■ **Exercise prompt**
Check every line of the data below for the string "from", and copy the ones that hold it.

(Stored data entries)
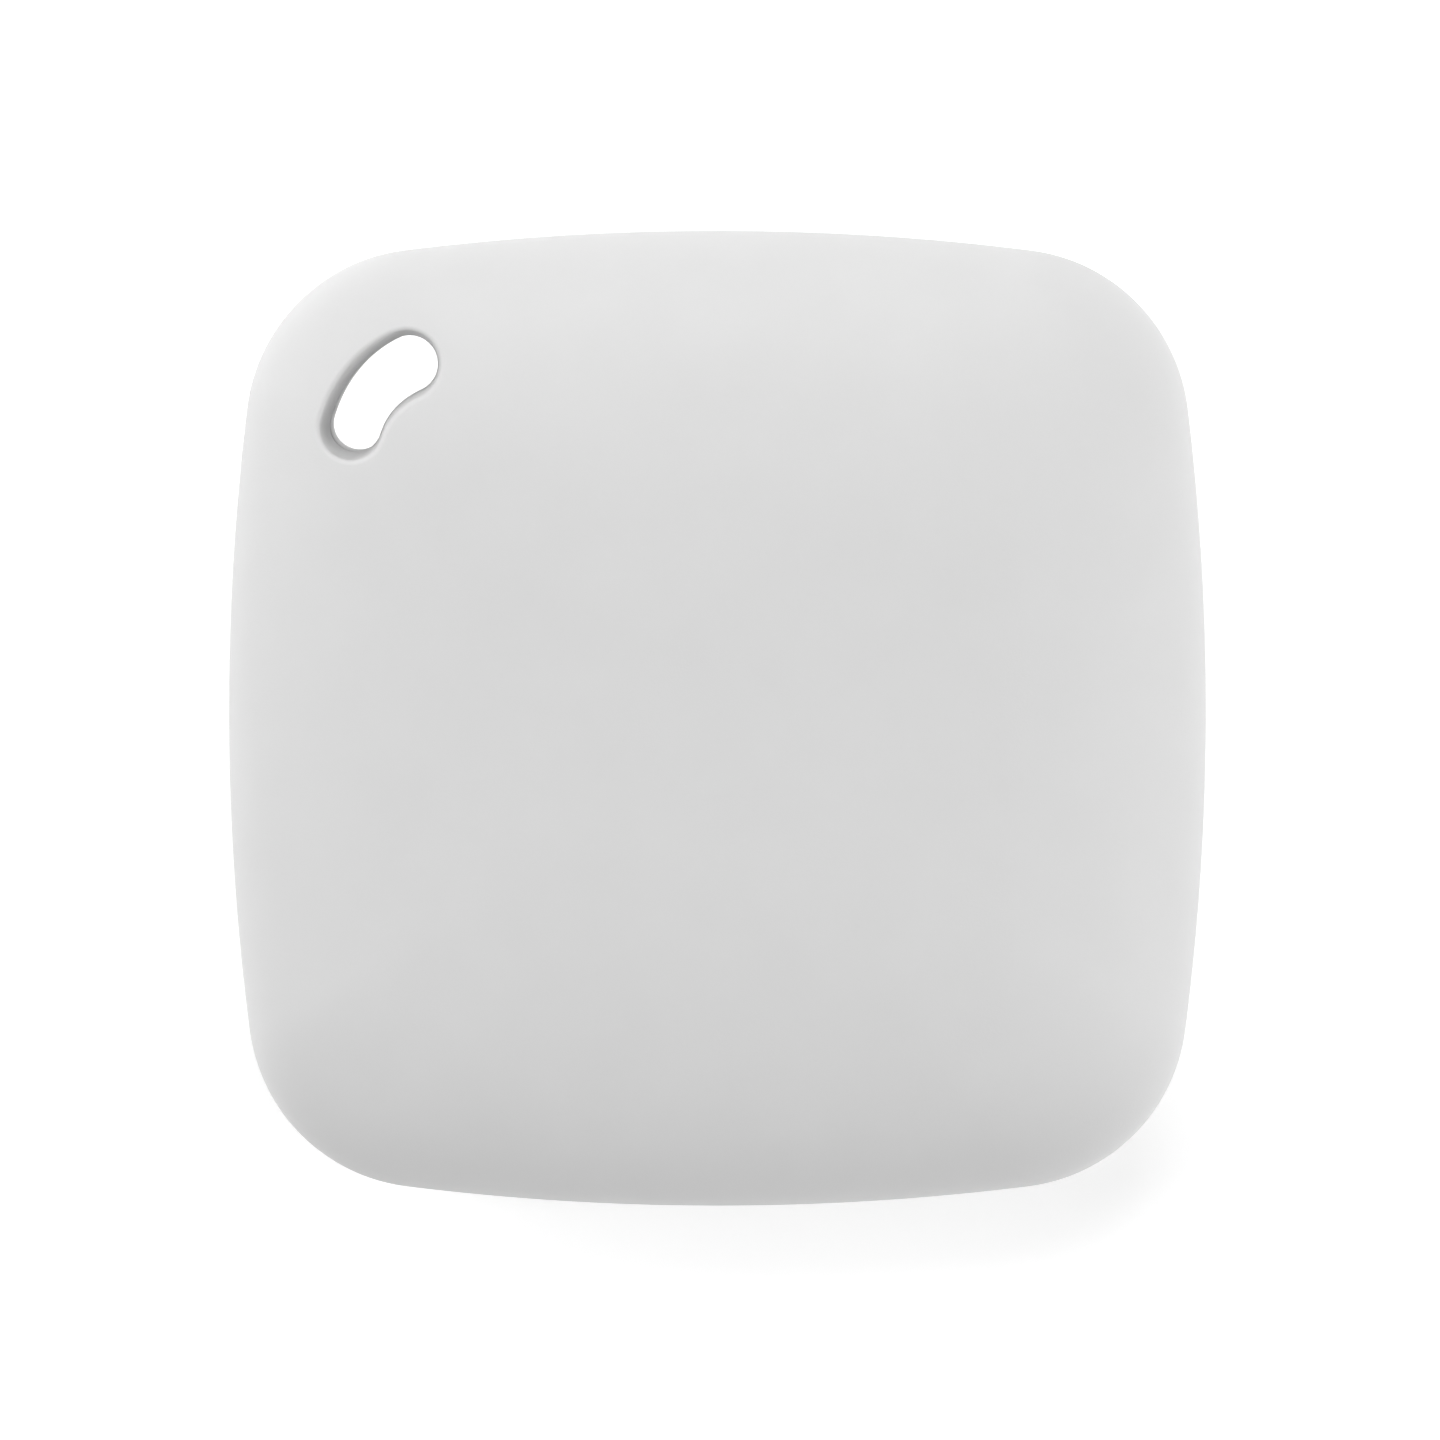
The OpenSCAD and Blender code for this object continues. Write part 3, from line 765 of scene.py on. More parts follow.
def masked_board():
    """Glass and epoxy laminate under green solder mask.

    Copper tracks show as lighter, raised lines and tinned vias as bright dots, and the routed edge
    shows the bare straw-coloured laminate in layers.
    """
    material, tree, shader, place = new_material("green_solder_mask_on_laminate")
    axes = node(tree, "ShaderNodeSeparateXYZ", links={0: place}).outputs
    patch = node(
        tree,
        "ShaderNodeTexVoronoi",
        {"voronoi_dimensions": "2D", "distance": "CHEBYCHEV", "Scale": ROUTE_CELLS},
        {"Vector": place},
    )
    kinds = node(tree, "ShaderNodeSeparateColor", links={0: patch.outputs["Color"]}).outputs
    along = node(tree, "ShaderNodeMath", {"operation": "GREATER_THAN", 1: 0.5}, {0: kinds[0]})
    across = node(tree, "ShaderNodeMix", links={0: along.outputs[0], 2: axes[0], 3: axes[1]})
    spacing = {"operation": "PINGPONG", 1: TRACK_PITCH / 2}
    wave = node(tree, "ShaderNodeMath", spacing, {0: across.outputs[0]})
    line = node(tree, "ShaderNodeMath", {"operation": "LESS_THAN", 1: TRACK_W / 2}, {0: wave.outputs[0]})
    routed = node(tree, "ShaderNodeMath", {"operation": "GREATER_THAN", 1: PLAIN_SHARE}, {0: kinds[1]})
    on_track = {0: line.outputs[0], 1: routed.outputs[0]}
    track = node(tree, "ShaderNodeMath", {"operation": "MULTIPLY"}, on_track)
    dots = node(tree, "ShaderNodeTexVoronoi", {"voronoi_dimensions": "2D", "Scale": VIAS}, {"Vector": place})
    spot = {"operation": "LESS_THAN", 1: VIA_R * VIAS}
    near = node(tree, "ShaderNodeMath", spot, {0: dots.outputs["Distance"]})
    chance = node(tree, "ShaderNodeSeparateColor", links={0: dots.outputs["Color"]}).outputs[0]
    drilled = node(tree, "ShaderNodeMath", {"operation": "GREATER_THAN", 1: BARE_SHARE}, {0: chance})
    via = node(tree, "ShaderNodeMath", {"operation": "MULTIPLY"}, {0: near.outputs[0], 1: drilled.outputs[0]})
    normal = node(tree, "ShaderNodeNewGeometry").outputs["Normal"]
    facing = node(tree, "ShaderNodeSeparateXYZ", links={0: normal})
    upright = node(tree, "ShaderNodeMath", {"operation": "ABSOLUTE"}, {0: facing.outputs[2]})
    edge = node(tree, "ShaderNodeMath", {"operation": "LESS_THAN", 1: 0.5}, {0: upright.outputs[0]})
    layers = node(tree, "ShaderNodeMath", {"operation": "PINGPONG", 1: PLY}, {0: axes[2]})
    layer = node(tree, "ShaderNodeMath", {"operation": "MULTIPLY", 1: 1 / PLY}, {0: layers.outputs[0]})

    def mixed(factor, low, high):
        links = {0: factor}
        settings = {"data_type": "RGBA"}
        for socket, value in ((6, low), (7, high)):
            if isinstance(value, str):
                settings[socket] = srgb(value)
            else:
                links[socket] = value
        return node(tree, "ShaderNodeMix", settings, links).outputs[2]

    mask = mixed(track.outputs[0], "#0C4327", "#1C6A3D")
    face = mixed(via.outputs[0], mask, "#C9C7BE")
    laminate = mixed(layer.outputs[0], "#8C8554", "#B3AB77")
    tree.links.new(mixed(edge.outputs[0], face, laminate), shader.inputs["Base Color"])
    bare = node(tree, "ShaderNodeMath", {"operation": "SUBTRACT"}, {0: via.outputs[0], 1: edge.outputs[0]})
    metal = node(tree, "ShaderNodeMath", {"operation": "MAXIMUM", 1: 0.0}, {0: bare.outputs[0]})
    tree.links.new(metal.outputs[0], shader.inputs["Metallic"])
    rough = node(tree, "ShaderNodeMapRange", {"To Min": 0.3, "To Max": 0.75}, {"Value": edge.outputs[0]})
    tree.links.new(rough.outputs[0], shader.inputs["Roughness"])
    raised = {"Strength": 0.6, "Distance": COPPER * MM}
    bump = node(tree, "ShaderNodeBump", raised, {"Height": track.outputs[0]})
    tree.links.new(bump.outputs[0], shader.inputs["Normal"])
    return material


# satin ABS, a little greyer than the covers and smoother, from a polished mould
frame_abs = grained("satin_grey_moulded_abs", "#BDBDBA", "#B4B4B1", 0.42, 8.0, 0.006)
# natural polypropylene: milky, waxy and slightly warm
gasket_pp = grained("natural_polypropylene", "#DAD8CB", "#CFCDBF", 0.38, 5.0, 0.01)
# silicone: mid grey, soft to the touch, no sharp highlight
seal_silicone = grained("grey_moulded_silicone", "#9B9DA0", "#8F9194", 0.68, 6.0, 0.015, 1.41)
# black nylon with a little glass in it: dull, with a dry grain
base_nylon = grained("black_glass_filled_nylon", "#161617", "#232324", 0.55, 9.0, 0.01)
# natural nylon: creamy white and slightly glossy
plunger_nylon = grained("natural_moulded_nylon", "#E3E0D4", "#D8D5C8", 0.36, 7.0, 0.005)
# moulding compound: near black, dead matt, from a blasted mould
chip_compound = grained("black_epoxy_moulding_compound", "#1B1B1D", "#2A2A2C", 0.62, 14.0, 0.012)
# white alumina-like ceramic of the antenna, fired and unglazed
antenna_ceramic = grained("white_fired_ceramic", "#E4E4DF", "#D3D3CD", 0.5, 9.0, 0.01, 1.65)
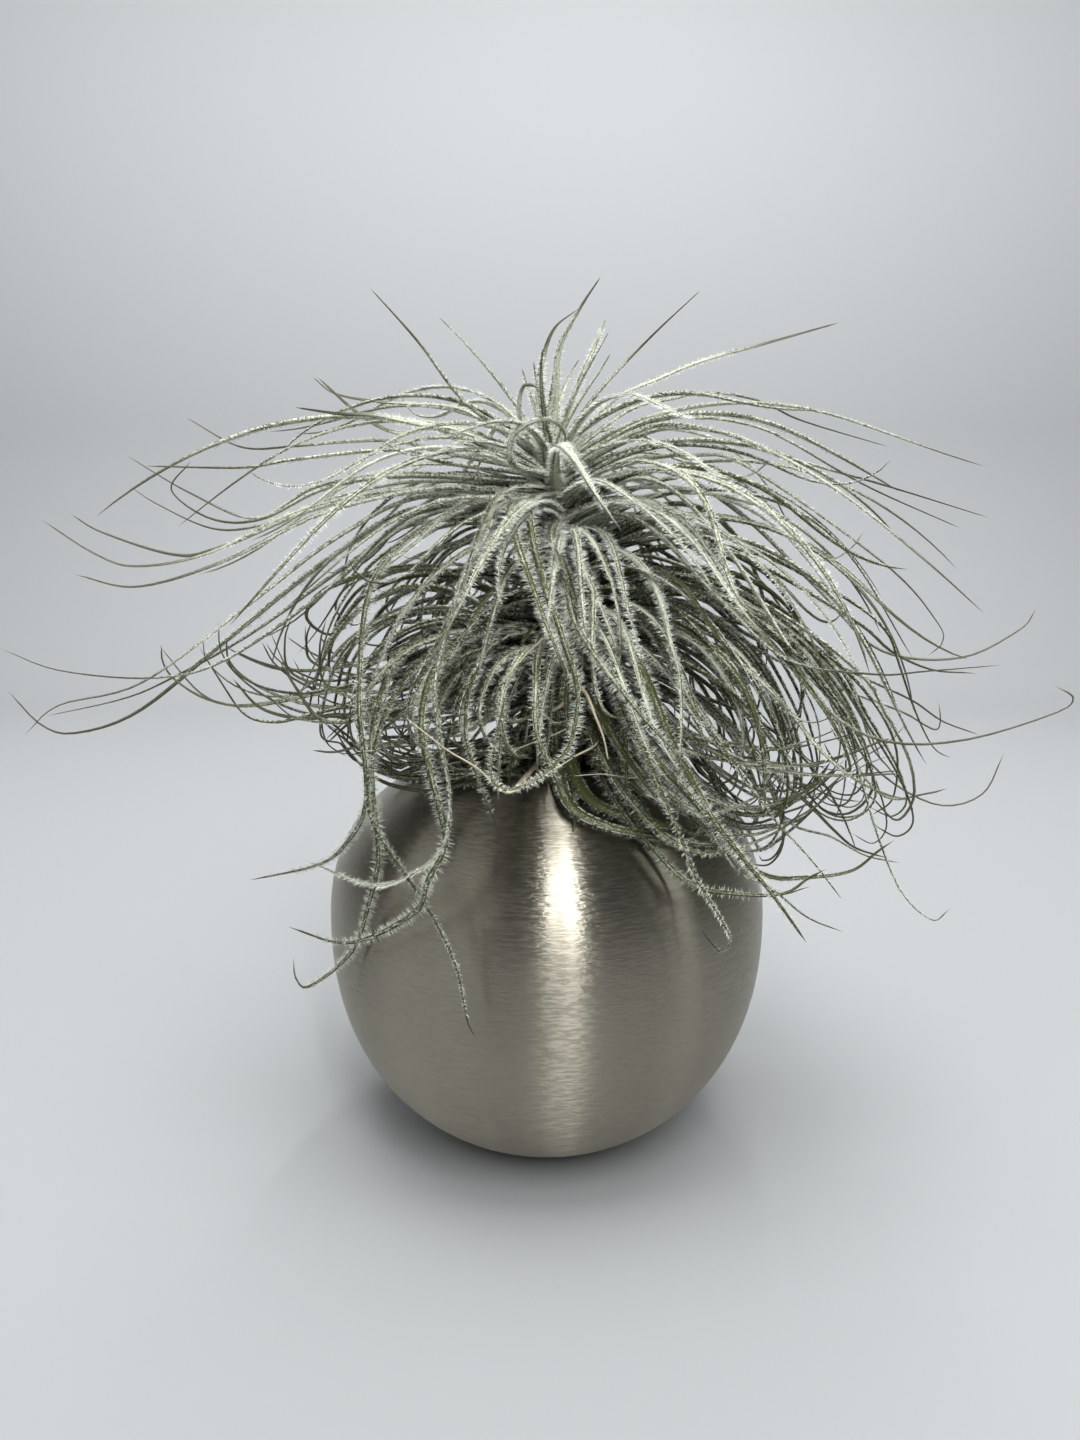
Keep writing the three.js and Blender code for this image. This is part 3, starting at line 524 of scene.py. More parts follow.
# the leaves of the round lower half: they arch out, come down and curl in, some to thin loose tips
BALL_LEAVES = (
    (146, -12, -8, 147, -24, -8, 152, -36, -6, 153, -47, -4, 149, -56, -2, 141, -61, 0, 132, -64, 2, 123),
    (143, -11, -10, 145, -23, -14, 149, -36, -14, 148, -48, -12, 142, -55, -10, 134, -59, -8, 123,
     -60, -8, 114, -54, -8, 112),
    (140, -12, -12, 143, -24, -18, 147, -36, -22, 144, -45, -24, 136, -49, -24, 126, -49, -24, 117,
     -44, -24, 109, -37, -24, 107),
    (138, -11, -14, 143, -22, -22, 144, -32, -28, 141, -40, -32, 135, -44, -32, 127, -42, -32, 119,
     -37, -32, 114, -31, -32, 118, -28, -32, 125),
    (136, -12, -14, 139, -23, -22, 139, -33, -26, 134, -39, -28, 127, -40, -28, 120, -38, -28, 114),
    (142, -14, -4, 148, -29, 4, 150, -42, 10, 146, -54, 14, 139, -62, 16, 131, -66, 18, 121, -65, 18, 113,
     -59, 18, 109),
    (134, -11, -18, 137, -20, -30, 136, -25, -38, 129, -26, -42, 121, -23, -44, 115, -17, -42, 113),
    (132, -9, -16, 135, -18, -26, 134, -27, -30, 129, -36, -30, 124, -44, -26, 116, -46, -20, 106),
    (130, -8, -14, 132, -19, -24, 129, -29, -30, 124, -36, -30, 121, -42, -28, 122),
    (150, -14, -2, 152, -26, 6, 157, -39, 14, 157, -52, 20, 152, -60, 24, 143, -64, 26, 133, -64, 26, 124),
    (128, -11, -12, 127, -23, -10, 124, -34, -6, 124, -44, 0, 121, -54, 4, 117, -62, 6, 110),
    (128, -11, -14, 124, -22, -22, 123, -32, -24, 121, -41, -22, 119, -48, -18, 113),
    (137, -3, -26, 140, -8, -38, 141, -12, -46, 138, -15, -50, 132, -15, -52, 126, -12, -52, 121,
     -8, -50, 121),
    (134, -1, -26, 137, -6, -36, 138, -10, -42, 134, -12, -44, 130, -9, -46, 126, -4, -46, 127,
     -1, -44, 130),
    (140, -7, -20, 143, -14, -34, 141, -18, -44, 135, -20, -50, 128, -18, -54, 121, -14, -54, 116),
    (124, -8, -14, 116, -18, -22, 112, -27, -26, 110, -36, -24, 108, -43, -20, 110),
    (122, -8, -14, 112, -20, -22, 109, -30, -24, 107, -39, -22, 107, -47, -18, 110, -51, -14, 116),
    (133, -13, 6, 138, -30, 16, 137, -44, 24, 132, -56, 28, 125, -62, 30, 115, -64, 30, 106),
    (130, -13, 8, 132, -28, 18, 130, -42, 26, 124, -53, 30, 115, -58, 32, 104),
    (152, -13, 2, 152, -30, 12, 158, -43, 20, 157, -57, 26, 152, -62, 28, 145, -57, 26, 140, -51, 24, 142),
    (138, -18, -4, 137, -34, -2, 133, -48, 0, 127, -62, 2, 124, -82, 4, 120, -94, 4, 122, -103, 6, 127,
     -106, 6, 132, -106, 6, 137),
    (134, -16, -8, 132, -31, -8, 129, -47, -8, 124, -63, -8, 120, -72, -8, 118, -80, -8, 120, -86, -8, 129,
     -91, -8, 138),
    (131, -17, -2, 127, -32, 2, 122, -49, 6, 117, -66, 8, 117, -78, 10, 121, -87, 10, 128, -91, 10, 135,
     -91, 10, 143),
    (139, -18, 4, 138, -35, 8, 134, -50, 10, 126, -63, 12, 123, -71, 12, 126, -77, 12, 131, -80, 12, 137),
    (142, -18, 4, 143, -35, 8, 140, -49, 10, 133, -63, 12, 129, -75, 12, 129, -84, 12, 132, -91, 12, 136),
    (136, -16, -14, 137, -30, -16, 133, -43, -18, 128, -55, -18, 129, -65, -18, 133, -66, -18, 141,
     -64, -18, 147),
    (130, -15, -4, 126, -29, -4, 121, -42, -4, 118, -56, -4, 119, -66, -4, 118, -77, -4, 121, -84, -4, 129),
    (126, -14, -12, 121, -25, -20, 119, -37, -24, 116, -47, -24, 115, -54, -22, 113, -60, -20, 113),
    (142, 14, -12, 140, 26, -20, 139, 37, -26, 135, 47, -30, 128, 54, -30, 119, 61, -28, 110, 61, -26, 102,
     55, -24, 99),
    (140, 13, -16, 137, 24, -28, 130, 36, -36, 119, 47, -38, 114, 61, -36, 111, 73, -34, 110, 87, -32, 110),
    (139, 15, -14, 137, 26, -24, 127, 37, -30, 117, 50, -30, 113, 63, -28, 111, 74, -26, 113, 83, -24, 116,
     86, -24, 117),
    (145, 15, -8, 147, 29, -10, 151, 42, -12, 147, 53, -14, 138, 61, -14, 125, 66, -14, 112, 66, -14, 99,
     58, -14, 94, 50, -14, 96),
    (148, 15, -4, 150, 31, 0, 155, 47, 4, 152, 62, 8, 143, 74, 10, 130, 84, 10, 115, 89, 10, 101, 87, 10, 91,
     81, 10, 90, 74, 10, 95),
    (150, 16, -6, 153, 32, -8, 157, 49, -8, 153, 65, -8, 141, 78, -6, 126, 86, -4, 111, 89, -4, 99,
     84, -4, 92, 77, -4, 92, 70, -4, 98),
    (136, 14, -16, 131, 23, -30, 120, 35, -34, 107, 47, -34, 102, 58, -32, 103, 67, -30, 107, 72, -30, 112),
    (138, 15, -10, 133, 29, -14, 128, 42, -18, 118, 52, -22, 106, 62, -24, 95, 72, -26, 92, 81, -26, 87,
     90, -26, 85),
    (132, 13, -18, 126, 23, -32, 114, 34, -38, 103, 46, -40, 97, 57, -38, 99, 66, -36, 104, 70, -36, 110),
    (134, 14, -14, 128, 26, -26, 117, 38, -32, 103, 47, -34, 92, 54, -34, 92, 58, -32, 98, 58, -32, 104),
    (141, 17, -6, 137, 32, -8, 131, 48, -10, 119, 59, -12, 103, 63, -14, 90, 60, -14, 82, 53, -14, 82),
    (144, 16, -10, 143, 31, -14, 145, 46, -18, 140, 56, -20, 126, 60, -22, 111, 57, -22, 98, 49, -22, 96),
    (130, 14, -14, 124, 26, -26, 109, 38, -32, 97, 53, -34, 85, 65, -34, 84, 76, -32, 85, 82, -32, 90,
     86, -32, 93),
    (128, 12, -16, 121, 19, -28, 115, 26, -36, 108, 34, -42, 104, 43, -42, 101),
    (146, 17, 2, 148, 34, 8, 148, 49, 14, 141, 62, 18, 128, 70, 20, 114, 73, 20, 101, 68, 20, 91),
    (143, 17, 2, 141, 31, 8, 139, 45, 14, 131, 56, 18, 118, 60, 20, 104, 58, 20, 93),
    (137, 15, -6, 132, 27, -8, 124, 38, -10, 113, 47, -12, 104, 58, -12, 98, 69, -12, 100, 74, -12, 106),
    (147, 17, 6, 150, 37, 14, 151, 58, 20, 143, 76, 24, 130, 87, 26, 114, 88, 26, 99, 83, 26, 93),
    (151, 17, 0, 154, 38, 2, 157, 59, 4, 150, 78, 6, 135, 90, 8, 117, 99, 8, 103, 103, 8, 92, 99, 8, 87,
     92, 8, 90),
    (149, 16, -12, 154, 32, -20, 155, 47, -26, 148, 60, -30, 135, 70, -32, 121, 74, -32, 111, 70, -32, 113,
     67, -32, 118),
)

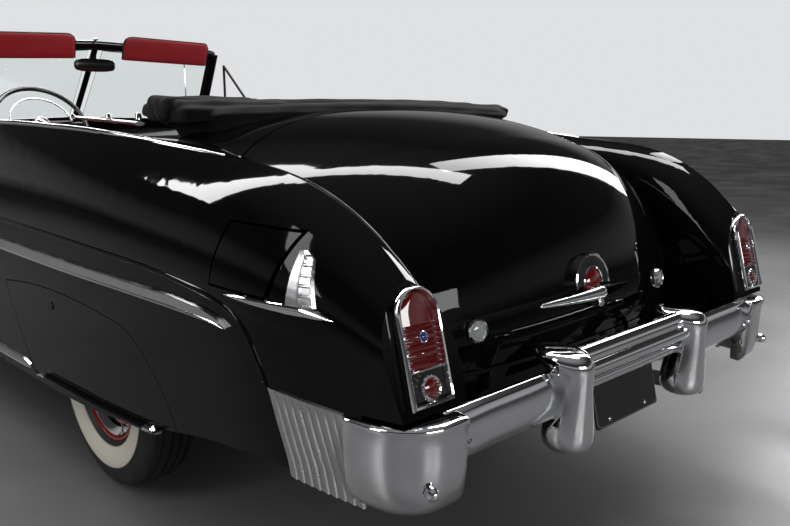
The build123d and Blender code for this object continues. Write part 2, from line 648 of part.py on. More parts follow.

■ **Task response**
The OpenSCAD and Blender code for this object continues. Write part 3, from line 765 of scene.py on. More parts follow.
# satin ABS, a little greyer than the covers and smoother, from a polished mould
# moulding compound: near black, dead matt, from a blasted mould
The build123d and Blender code for this object continues. Write part 2, from line 648 of part.py on. More parts follow.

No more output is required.